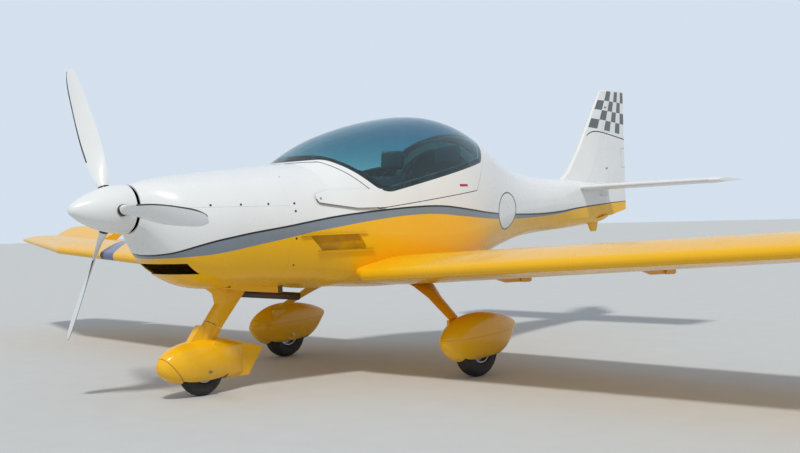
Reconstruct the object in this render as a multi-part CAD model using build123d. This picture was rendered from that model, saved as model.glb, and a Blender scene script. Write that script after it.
...
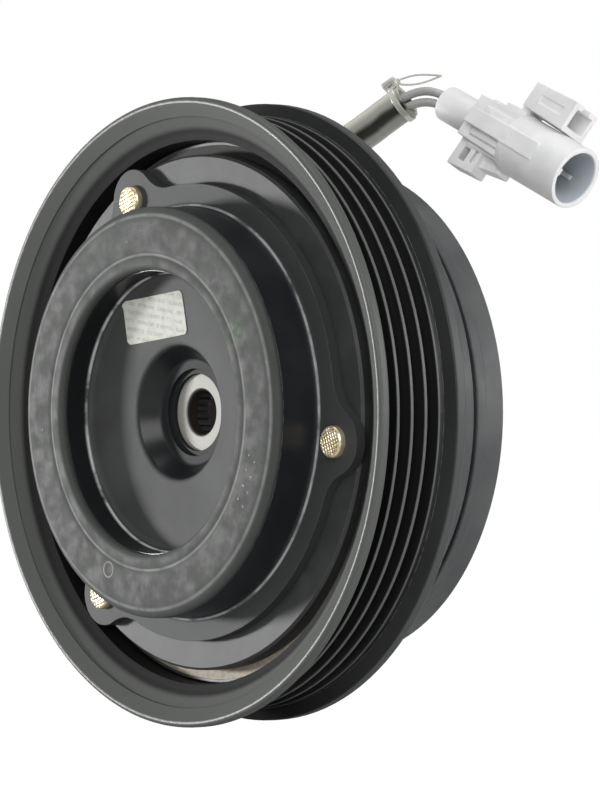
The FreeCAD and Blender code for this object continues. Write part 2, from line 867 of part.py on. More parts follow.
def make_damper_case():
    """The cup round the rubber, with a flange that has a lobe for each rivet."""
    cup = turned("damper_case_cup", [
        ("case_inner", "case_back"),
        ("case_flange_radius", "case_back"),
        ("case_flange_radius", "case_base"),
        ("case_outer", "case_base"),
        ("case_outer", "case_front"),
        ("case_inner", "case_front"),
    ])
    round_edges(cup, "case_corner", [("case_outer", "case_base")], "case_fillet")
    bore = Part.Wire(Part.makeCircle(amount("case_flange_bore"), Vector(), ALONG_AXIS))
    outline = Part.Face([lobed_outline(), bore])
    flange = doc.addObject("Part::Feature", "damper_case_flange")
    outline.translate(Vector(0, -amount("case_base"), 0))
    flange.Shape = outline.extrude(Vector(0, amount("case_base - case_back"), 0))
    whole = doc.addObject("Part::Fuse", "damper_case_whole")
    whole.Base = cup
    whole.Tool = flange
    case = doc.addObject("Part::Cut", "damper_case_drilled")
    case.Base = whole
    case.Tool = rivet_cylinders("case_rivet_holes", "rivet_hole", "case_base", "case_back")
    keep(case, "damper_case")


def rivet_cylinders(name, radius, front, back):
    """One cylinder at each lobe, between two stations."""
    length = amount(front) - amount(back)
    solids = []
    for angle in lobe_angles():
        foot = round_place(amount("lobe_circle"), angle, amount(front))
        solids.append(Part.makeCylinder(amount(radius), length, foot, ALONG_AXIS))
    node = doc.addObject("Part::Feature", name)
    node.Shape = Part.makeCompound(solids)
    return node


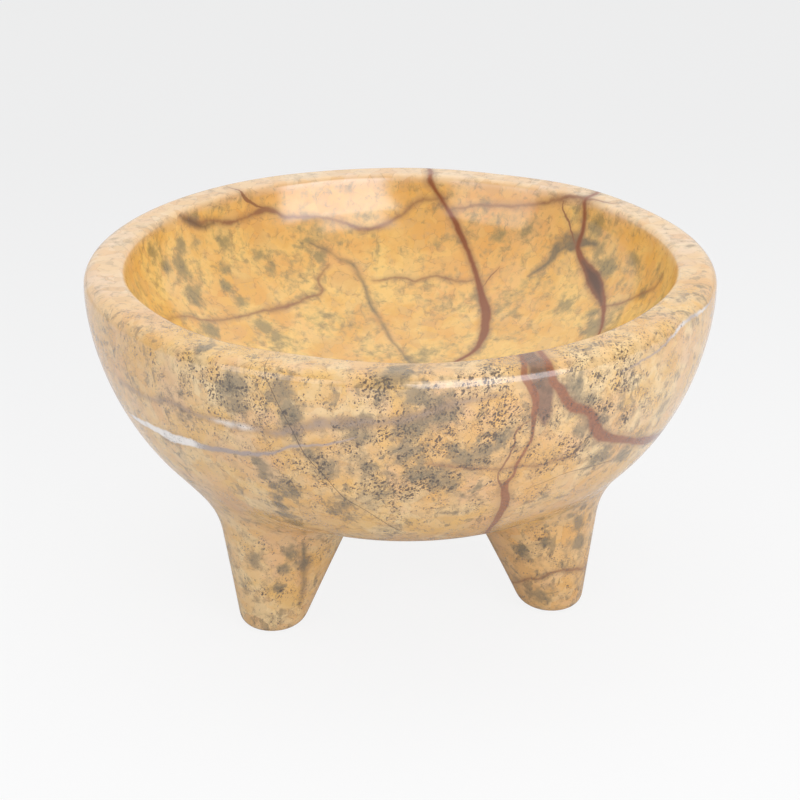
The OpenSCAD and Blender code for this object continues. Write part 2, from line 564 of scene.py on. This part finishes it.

= Exercise brief =
Copy out every line that includes the word "code".

= Exercise output =
The FreeCAD and Blender code for this object continues. Write part 2, from line 867 of part.py on. More parts follow.
The OpenSCAD and Blender code for this object continues. Write part 2, from line 564 of scene.py on. This part finishes it.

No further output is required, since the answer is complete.